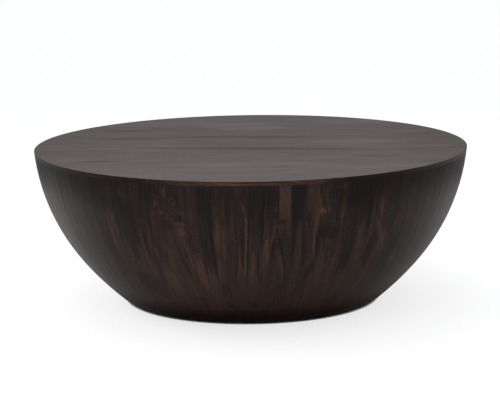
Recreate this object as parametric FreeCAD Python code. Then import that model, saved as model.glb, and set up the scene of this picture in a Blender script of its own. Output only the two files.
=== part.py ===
"""Low round drum table of solid wood, in millimetres.

A bowl of upright strips, glued into staves and mitred together like a barrel,
carries a flat top of edge-glued boards. A half-lapped ring joins the stave heads
to the top, two dovetailed battens keep the boards flat, and a bevelled board
closes the foot. The origin is on the floor, under the middle of the top; Z points
up and the front of the table looks along -Y.
"""

import FreeCAD, Part
import math
import os

from FreeCAD import Vector

# Whole table
top_diameter = 1143.0
base_diameter = 673.0
overall_height = 406.0
fit_clearance = 0.3        # between an inner piece and what it fits into
cut_overrun = 5.0          # how far a cutting shape passes the face that it cuts

# Outline of the bowl: two arcs, tangent where they meet at the knee
knee_height_share = 0.284  # of the rise from foot to rim
knee_radius_share = 0.494  # of the spread from foot to rim
knee_lean_share = 1.408    # lean at the knee, against that of the line from foot to rim

# Staves
stave_count = 26
strips_per_stave = 4
stave_turn = -7.0          # degrees from the front middle to the first stave joint
stave_thickness = 28.0     # at the middle of its flat back
head_land = 45.0           # upright flat inside the head, where top and ring fit
back_cut_height_shares = (0.58, 0.27)  # heights where the saw cuts of the back meet

# Top
board_count = 11
board_thickness = 22.0
lip_thickness = 11.0       # part of the board that lies on the staves

# Rim ring under the top
ring_quarters = 4
ring_turn = 12.0           # degrees from the X axis to the middle of the first lap
ring_thickness = 18.0
ring_width = 60.0          # at the corners of its inner saw cuts
ring_cuts_per_quarter = 3
lap_length = 70.0

# Battens across the boards
batten_count = 2
batten_spacing = 480.0
batten_width = 60.0
batten_thickness = 22.0
batten_end_gap = 5.0
dovetail_neck_width = 30.0
dovetail_head_width = 38.0
dovetail_depth = 8.0

# Base board
base_board_thickness = 18.0
base_board_lift = 4.0      # its underside above the feet of the staves

# Floor glides
glide_count = 6
glide_diameter = 25.0
glide_height = 3.0

# Pan-head wood screws, one through the middle of each quarter of the ring
screw_diameter = 5.0
screw_head_diameter = 10.0
screw_head_height = 3.0
screw_bite = 14.0          # length inside the top board
screw_hole_clearance = 0.5

# Levels and angles that follow
rim_radius = top_diameter / 2
foot_level = glide_height
seat_level = overall_height - lip_thickness
board_underside = overall_height - board_thickness
ring_underside = board_underside - ring_thickness
stave_angle = 360 / stave_count
strip_angle = stave_angle / strips_per_stave
first_joint_angle = stave_turn - 90


def section_point(radius, level):
    """Point of the bowl's section, drawn in the plane y = 0."""
    return Vector(radius, 0, level)


rim = section_point(rim_radius, overall_height)
foot = section_point(base_diameter / 2, foot_level)
knee = section_point(foot.x + knee_radius_share * (rim.x - foot.x),
                     foot.z + knee_height_share * (rim.z - foot.z))
knee_slope = knee_lean_share * (rim.x - foot.x) / (rim.z - foot.z)
knee_outward = Vector(1, 0, -knee_slope).normalize()


def outline_arc_to(end):
    """Centre and radius of the arc that leaves the knee and ends at the rim or foot."""
    way = knee - end
    radius = way.dot(way) / (2 * way.dot(knee_outward))
    return knee - knee_outward * radius, radius


def outline_at(level):
    """Outer radius of the bowl at one height, and the centre of its arc there."""
    centre, radius = outline_arc_to(rim if level >= knee.z else foot)
    return centre.x + math.sqrt(radius ** 2 - (level - centre.z) ** 2), centre


def outline_point(level):
    return section_point(outline_at(level)[0], level)


def back_point(level):
    """Point of the stave's back, square in from the outline by the thickness."""
    centre = outline_at(level)[1]
    outward = (outline_point(level) - centre).normalize()
    return outline_point(level) - outward * stave_thickness


def back_points():
    """Corners of the stave's back: the land in the head, then straight saw cuts."""
    land_level = seat_level - head_land
    land_radius = outline_at(land_level)[0] - stave_thickness
    points = [section_point(land_radius, seat_level), section_point(land_radius, land_level)]
    bowl_height = seat_level - foot_level
    points += [back_point(foot_level + share * bowl_height) for share in back_cut_height_shares]
    last = back_point(foot_level)
    slope = (last.x - points[-1].x) / (last.z - points[-1].z)
    points.append(section_point(last.x + slope * (foot_level - last.z), foot_level))
    return points


def back_radius_at(level):
    """Distance from the table's axis to the flat backs of the staves at one height."""
    points = back_points()
    for upper, lower in zip(points, points[1:]):
        if lower.z <= level <= upper.z:
            share = (level - lower.z) / (upper.z - lower.z)
            return lower.x + share * (upper.x - lower.x)
    return points[-1].x


def turned(shape, degrees):
    """Copy of a shape, turned about the table's axis."""
    copy = shape.copy()
    copy.rotate(Vector(0, 0, 0), Vector(0, 0, 1), degrees)
    return copy


def ring_of_points(radius, count, first_angle):
    """Corners of a regular polygon in plan."""
    angles = [math.radians(first_angle + 360 * number / count) for number in range(count)]
    return [(radius * math.cos(angle), radius * math.sin(angle)) for angle in angles]


def inner_polygon(level):
    """Plan of what fits inside the staves at one height, one straight edge to each."""
    flat = back_radius_at(level) - fit_clearance
    corner = flat / math.cos(math.radians(stave_angle / 2))
    return ring_of_points(corner, stave_count, first_joint_angle)


def plan_wire(corners, level):
    outline = [Vector(x, y, level) for x, y in corners]
    return Part.makePolygon(outline + outline[:1])


def flat_prism(corners, low_level, high_level):
    """Upright prism on a closed row of plan points."""
    return Part.Face(plan_wire(corners, low_level)).extrude(Vector(0, 0, high_level - low_level))


def flat_across(section, width):
    """Solid made by drawing a section of the bowl out sideways, half to each side."""
    slab = section.extrude(Vector(0, width, 0))
    slab.translate(Vector(0, -width / 2, 0))
    return slab


def outline_arc(high_level, low_level):
    middle = outline_point((high_level + low_level) / 2)
    return Part.Arc(outline_point(high_level), middle, outline_point(low_level)).toShape()


def make_strip(inner_radius):
    """One strip, flat across and mitred towards the axis, before its back is cut."""
    corners = [outline_point(foot_level), section_point(inner_radius, foot_level),
               section_point(inner_radius, seat_level), outline_point(seat_level)]
    edges = [outline_arc(seat_level, knee.z), outline_arc(knee.z, foot_level)]
    edges += [Part.makeLine(start, end) for start, end in zip(corners, corners[1:])]
    reach = rim_radius + cut_overrun
    half_width = reach * math.tan(math.radians(strip_angle / 2))
    slab = flat_across(Part.Face(Part.Wire(edges)), 2 * half_width)
    wedge = flat_prism([(0, 0), (reach, -half_width), (reach, half_width)],
                       foot_level - cut_overrun, seat_level + cut_overrun)
    return slab.common(wedge)


def make_stave():
    """Strips glued edge to edge and sawn flat across the back, middle at angle zero."""
    back = back_points()
    inner_radius = back[-1].x - cut_overrun
    strip = make_strip(inner_radius)
    middle = (strips_per_stave - 1) / 2
    strips = [turned(strip, strip_angle * (number - middle)) for number in range(strips_per_stave)]
    blank = strips[0].fuse(strips[1:])
    low_corner = section_point(inner_radius - cut_overrun, foot_level - cut_overrun)
    high_corner = section_point(low_corner.x, seat_level + cut_overrun)
    hollow = [high_corner, section_point(back[0].x, high_corner.z)] + back[1:]
    hollow += [section_point(back[-1].x, low_corner.z), low_corner, high_corner]
    cutter = flat_across(Part.Face(Part.makePolygon(hollow)), rim_radius)
    return blank.cut(cutter).removeSplitter().Solids[0]


def make_staves():
    stave = make_stave()
    first = first_joint_angle + stave_angle / 2
    return [turned(stave, first + number * stave_angle) for number in range(stave_count)]


def ring_corner_radius():
    """Distance from the axis to the corners of the ring's inner saw cuts."""
    return back_radius_at(board_underside) - fit_clearance - ring_width


def ring_clear_radius():
    """Distance from the axis to the ring's inner saw cuts, at their middles."""
    return ring_corner_radius() * math.cos(math.pi / ring_quarters / ring_cuts_per_quarter)


def ring_middle_radius():
    return (ring_clear_radius() + back_radius_at(board_underside)) / 2


def screw_places():
    """One screw through the middle of each quarter."""
    return ring_of_points(ring_middle_radius(), ring_quarters, ring_turn + 180 / ring_quarters)


def make_screw(x, y):
    """Screw that points up, with its head under the ring."""
    start = Vector(x, y, ring_underside - screw_head_height)
    head = Part.makeCylinder(screw_head_diameter / 2, screw_head_height, start)
    shank_length = screw_head_height + ring_thickness + screw_bite
    return head.fuse(Part.makeCylinder(screw_diameter / 2, shank_length, start))


def make_screws():
    return [make_screw(x, y) for x, y in screw_places()]


def make_screw_hole(x, y):
    """Clearance hole through the ring."""
    start = Vector(x, y, ring_underside - cut_overrun)
    depth = ring_thickness + 2 * cut_overrun
    return Part.makeCylinder((screw_diameter + screw_hole_clearance) / 2, depth, start)


def plan_sector(start, end):
    """Corners of a sector that reaches past the table's rim, angles in degrees."""
    reach = rim_radius / math.cos(math.radians((end - start) / 2))
    angles = [math.radians(angle) for angle in (start, (start + end) / 2, end)]
    return [(0, 0)] + [(reach * math.cos(angle), reach * math.sin(angle)) for angle in angles]


def make_ring():
    """Flat ring against the backs of the staves, with straight saw cuts inside."""
    cut_count = ring_quarters * ring_cuts_per_quarter
    inside = flat_prism(ring_of_points(ring_corner_radius(), cut_count, ring_turn),
                        ring_underside - cut_overrun, board_underside + cut_overrun)
    ring = flat_prism(inner_polygon(board_underside), ring_underside, board_underside).cut(inside)
    return ring.cut([make_screw_hole(x, y) for x, y in screw_places()])


def make_ring_quarters():
    """The ring in quarters, half-lapped where they meet."""
    quarter_angle = 360 / ring_quarters
    lap_angle = math.degrees(lap_length / ring_middle_radius())
    middle_level = ring_underside + ring_thickness / 2
    ring = make_ring()
    quarters = []
    for number in range(ring_quarters):
        start = ring_turn + number * quarter_angle - lap_angle / 2
        end = start + quarter_angle
        lower = flat_prism(plan_sector(start, end), ring_underside, middle_level)
        upper = flat_prism(plan_sector(start + lap_angle, end + lap_angle),
                           middle_level, board_underside)
        quarters.append(ring.common(lower).fuse(ring.common(upper)).removeSplitter())
    return quarters


def batten_middles():
    """X of each batten, spread evenly about the middle of the top."""
    first = -batten_spacing * (batten_count - 1) / 2
    return [first + number * batten_spacing for number in range(batten_count)]


def batten_half_length(middle):
    """Half the length that leaves the end gap to the ring's inner edge."""
    corner = abs(middle) + batten_width / 2
    return math.sqrt(ring_clear_radius() ** 2 - corner ** 2) - batten_end_gap


def dovetail(middle, half_length, clearance):
    """Flared tongue along Y that rises into the boards from their underside."""
    neck = dovetail_neck_width / 2 + clearance
    head = dovetail_head_width / 2 + clearance
    top_level = board_underside + dovetail_depth + clearance
    corners = [Vector(middle - neck, -half_length, board_underside),
               Vector(middle + neck, -half_length, board_underside),
               Vector(middle + head, -half_length, top_level),
               Vector(middle - head, -half_length, top_level)]
    face = Part.Face(Part.makePolygon(corners + corners[:1]))
    return face.extrude(Vector(0, 2 * half_length, 0))


def make_battens():
    """Bars that lie under the boards between the ring's inner edges."""
    battens = []
    for middle in batten_middles():
        half_length = batten_half_length(middle)
        start = Vector(middle - batten_width / 2, -half_length, board_underside - batten_thickness)
        bar = Part.makeBox(batten_width, 2 * half_length, batten_thickness, start)
        battens.append(bar.fuse(dovetail(middle, half_length, 0)).removeSplitter())
    return battens


def make_top_boards():
    """Edge-glued boards, turned round together, with a lip that rests on the staves."""
    lip = Part.makeCone(outline_at(seat_level)[0], rim_radius, lip_thickness,
                        Vector(0, 0, seat_level))
    plug = flat_prism(inner_polygon(seat_level), board_underside, seat_level)
    grooves = [dovetail(middle, batten_half_length(middle) + batten_end_gap, fit_clearance)
               for middle in batten_middles()]
    disc = lip.fuse(plug).cut(grooves + make_screws())
    board_width = top_diameter / board_count
    boards = []
    for number in range(board_count):
        corner = Vector(-rim_radius, number * board_width - rim_radius, board_underside)
        blank = Part.makeBox(top_diameter, board_width, board_thickness, corner)
        boards.append(disc.common(blank))
    return boards


def make_base_board():
    """Board with a bevelled edge that wedges into the foot of the bowl."""
    low = foot_level + base_board_lift
    high = low + base_board_thickness
    outlines = [plan_wire(inner_polygon(level), level) for level in (low, high)]
    return Part.makeLoft(outlines, True, True)


def make_glides():
    """Round pads stuck under the feet of the staves."""
    foot_middle = (outline_at(foot_level)[0] + back_radius_at(foot_level)) / 2
    pad = Part.makeCylinder(glide_diameter / 2, glide_height, Vector(0, -foot_middle, 0))
    return [turned(pad, number * 360 / glide_count) for number in range(glide_count)]


def save(name, shape):
    shape.exportStep(f"parts/{name}.step")


def save_row(pattern, shapes):
    """One file for each piece of a row of like pieces."""
    for number, shape in enumerate(shapes, start=1):
        save(pattern.format(number), shape)


os.makedirs("parts", exist_ok=True)
save_row("stave_{:02d}", make_staves())
save_row("top_board_{:02d}", make_top_boards())
save_row("rim_ring_quarter_{}", make_ring_quarters())
save_row("top_batten_{}", make_battens())
save("base_board", make_base_board())
save("floor_glides", Part.makeCompound(make_glides()))
save("ring_screws", Part.makeCompound(make_screws()))
print(f"outline radii {outline_arc_to(rim)[1]:.0f} and {outline_arc_to(foot)[1]:.0f} mm")
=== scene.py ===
import math
import random

import bpy
from mathutils import Matrix, Vector


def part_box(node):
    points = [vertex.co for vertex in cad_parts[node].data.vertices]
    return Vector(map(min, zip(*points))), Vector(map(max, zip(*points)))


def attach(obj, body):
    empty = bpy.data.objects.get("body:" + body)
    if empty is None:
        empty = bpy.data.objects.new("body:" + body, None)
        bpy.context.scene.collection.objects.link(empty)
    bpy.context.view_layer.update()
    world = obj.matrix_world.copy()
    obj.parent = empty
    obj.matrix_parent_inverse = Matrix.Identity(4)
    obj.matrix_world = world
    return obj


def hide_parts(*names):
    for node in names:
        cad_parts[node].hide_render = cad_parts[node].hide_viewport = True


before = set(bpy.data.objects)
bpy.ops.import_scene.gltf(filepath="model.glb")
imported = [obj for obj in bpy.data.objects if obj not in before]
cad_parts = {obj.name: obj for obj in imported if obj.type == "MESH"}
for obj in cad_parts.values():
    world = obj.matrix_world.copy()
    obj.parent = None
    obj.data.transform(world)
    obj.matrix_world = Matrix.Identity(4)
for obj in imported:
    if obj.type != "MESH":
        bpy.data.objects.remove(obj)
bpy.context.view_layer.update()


# The bowl: 26 staves of dark hardwood, each glued up from four narrow upright strips. The staves are mitred
# together like a barrel, sanded round outside and sawn flat inside, then stained and lacquered. The stain
# takes unevenly, so some strips are nearly black and others stay brown.
table_height = 0.406
rim_radius = 0.5715
foot_radius = 0.3365
foot_height = 0.003
head_height = 0.395
stave_count = 26
strips_per_stave = 4
stave_angle = math.tau / stave_count
first_joint = math.radians(-7.0)
stave_thickness = 0.028
head_land = 0.045
back_cut_shares = (0.58, 0.27)
joint_depth = 0.00035
joint_half_angle = math.radians(0.035)
foot_arris = 0.0012
head_arris = 0.0005
section_rows = 30
steps_per_strip = 4
crisp_angle = math.radians(30)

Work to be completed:
Print only the lines from the top of the data above down to the line holding "lip_thickness = 11.0", inclusive.

Solution for this exercise:
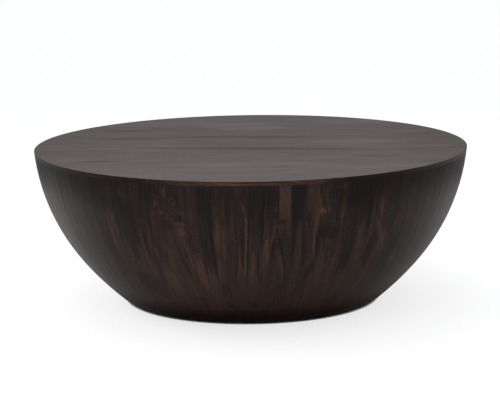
Recreate this object as parametric FreeCAD Python code. Then import that model, saved as model.glb, and set up the scene of this picture in a Blender script of its own. Output only the two files.
=== part.py ===
"""Low round drum table of solid wood, in millimetres.

A bowl of upright strips, glued into staves and mitred together like a barrel,
carries a flat top of edge-glued boards. A half-lapped ring joins the stave heads
to the top, two dovetailed battens keep the boards flat, and a bevelled board
closes the foot. The origin is on the floor, under the middle of the top; Z points
up and the front of the table looks along -Y.
"""

import FreeCAD, Part
import math
import os

from FreeCAD import Vector

# Whole table
top_diameter = 1143.0
base_diameter = 673.0
overall_height = 406.0
fit_clearance = 0.3        # between an inner piece and what it fits into
cut_overrun = 5.0          # how far a cutting shape passes the face that it cuts

# Outline of the bowl: two arcs, tangent where they meet at the knee
knee_height_share = 0.284  # of the rise from foot to rim
knee_radius_share = 0.494  # of the spread from foot to rim
knee_lean_share = 1.408    # lean at the knee, against that of the line from foot to rim

# Staves
stave_count = 26
strips_per_stave = 4
stave_turn = -7.0          # degrees from the front middle to the first stave joint
stave_thickness = 28.0     # at the middle of its flat back
head_land = 45.0           # upright flat inside the head, where top and ring fit
back_cut_height_shares = (0.58, 0.27)  # heights where the saw cuts of the back meet

# Top
board_count = 11
board_thickness = 22.0
lip_thickness = 11.0       # part of the board that lies on the staves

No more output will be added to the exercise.